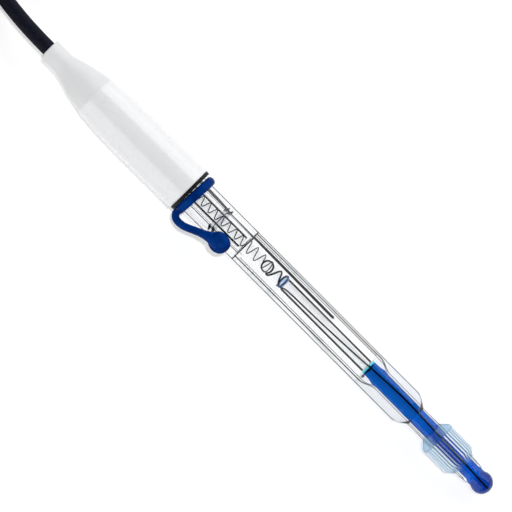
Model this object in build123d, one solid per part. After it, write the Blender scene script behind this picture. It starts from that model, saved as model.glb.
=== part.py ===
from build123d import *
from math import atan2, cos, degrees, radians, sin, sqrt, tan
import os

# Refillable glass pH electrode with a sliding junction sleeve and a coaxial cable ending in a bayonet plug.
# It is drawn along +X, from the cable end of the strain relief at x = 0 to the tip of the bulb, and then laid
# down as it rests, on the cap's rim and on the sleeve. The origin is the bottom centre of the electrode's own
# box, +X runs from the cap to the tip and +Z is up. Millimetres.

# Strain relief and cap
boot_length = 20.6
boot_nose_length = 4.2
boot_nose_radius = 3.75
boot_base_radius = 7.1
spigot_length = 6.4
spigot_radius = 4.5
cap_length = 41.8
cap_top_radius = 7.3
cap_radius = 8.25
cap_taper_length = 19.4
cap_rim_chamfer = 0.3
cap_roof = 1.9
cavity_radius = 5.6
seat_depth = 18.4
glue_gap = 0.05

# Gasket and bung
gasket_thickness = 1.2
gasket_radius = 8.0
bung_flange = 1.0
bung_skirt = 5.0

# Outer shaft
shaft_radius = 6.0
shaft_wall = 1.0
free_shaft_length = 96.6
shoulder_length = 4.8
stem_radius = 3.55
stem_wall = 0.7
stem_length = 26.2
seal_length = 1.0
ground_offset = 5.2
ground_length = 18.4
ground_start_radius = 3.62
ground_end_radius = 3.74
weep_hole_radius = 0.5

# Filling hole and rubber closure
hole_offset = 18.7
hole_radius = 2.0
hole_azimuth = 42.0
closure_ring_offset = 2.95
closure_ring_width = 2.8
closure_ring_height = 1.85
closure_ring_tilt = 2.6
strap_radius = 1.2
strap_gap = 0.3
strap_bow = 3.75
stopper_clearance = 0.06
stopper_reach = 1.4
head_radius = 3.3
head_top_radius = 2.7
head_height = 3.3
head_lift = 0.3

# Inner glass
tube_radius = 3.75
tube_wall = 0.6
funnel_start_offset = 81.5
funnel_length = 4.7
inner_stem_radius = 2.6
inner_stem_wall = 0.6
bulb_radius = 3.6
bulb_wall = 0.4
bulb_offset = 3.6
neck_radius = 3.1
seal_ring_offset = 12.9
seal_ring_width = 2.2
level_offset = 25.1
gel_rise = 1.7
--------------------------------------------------
Using the material above, quote the first line and each line after it, stopping at and including the line that holds "weep_hole_radius = 0.5".

Finished task:
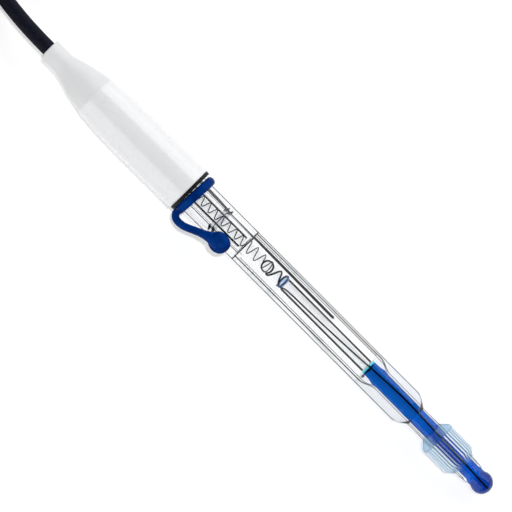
Model this object in build123d, one solid per part. After it, write the Blender scene script behind this picture. It starts from that model, saved as model.glb.
=== part.py ===
from build123d import *
from math import atan2, cos, degrees, radians, sin, sqrt, tan
import os

# Refillable glass pH electrode with a sliding junction sleeve and a coaxial cable ending in a bayonet plug.
# It is drawn along +X, from the cable end of the strain relief at x = 0 to the tip of the bulb, and then laid
# down as it rests, on the cap's rim and on the sleeve. The origin is the bottom centre of the electrode's own
# box, +X runs from the cap to the tip and +Z is up. Millimetres.

# Strain relief and cap
boot_length = 20.6
boot_nose_length = 4.2
boot_nose_radius = 3.75
boot_base_radius = 7.1
spigot_length = 6.4
spigot_radius = 4.5
cap_length = 41.8
cap_top_radius = 7.3
cap_radius = 8.25
cap_taper_length = 19.4
cap_rim_chamfer = 0.3
cap_roof = 1.9
cavity_radius = 5.6
seat_depth = 18.4
glue_gap = 0.05

# Gasket and bung
gasket_thickness = 1.2
gasket_radius = 8.0
bung_flange = 1.0
bung_skirt = 5.0

# Outer shaft
shaft_radius = 6.0
shaft_wall = 1.0
free_shaft_length = 96.6
shoulder_length = 4.8
stem_radius = 3.55
stem_wall = 0.7
stem_length = 26.2
seal_length = 1.0
ground_offset = 5.2
ground_length = 18.4
ground_start_radius = 3.62
ground_end_radius = 3.74
weep_hole_radius = 0.5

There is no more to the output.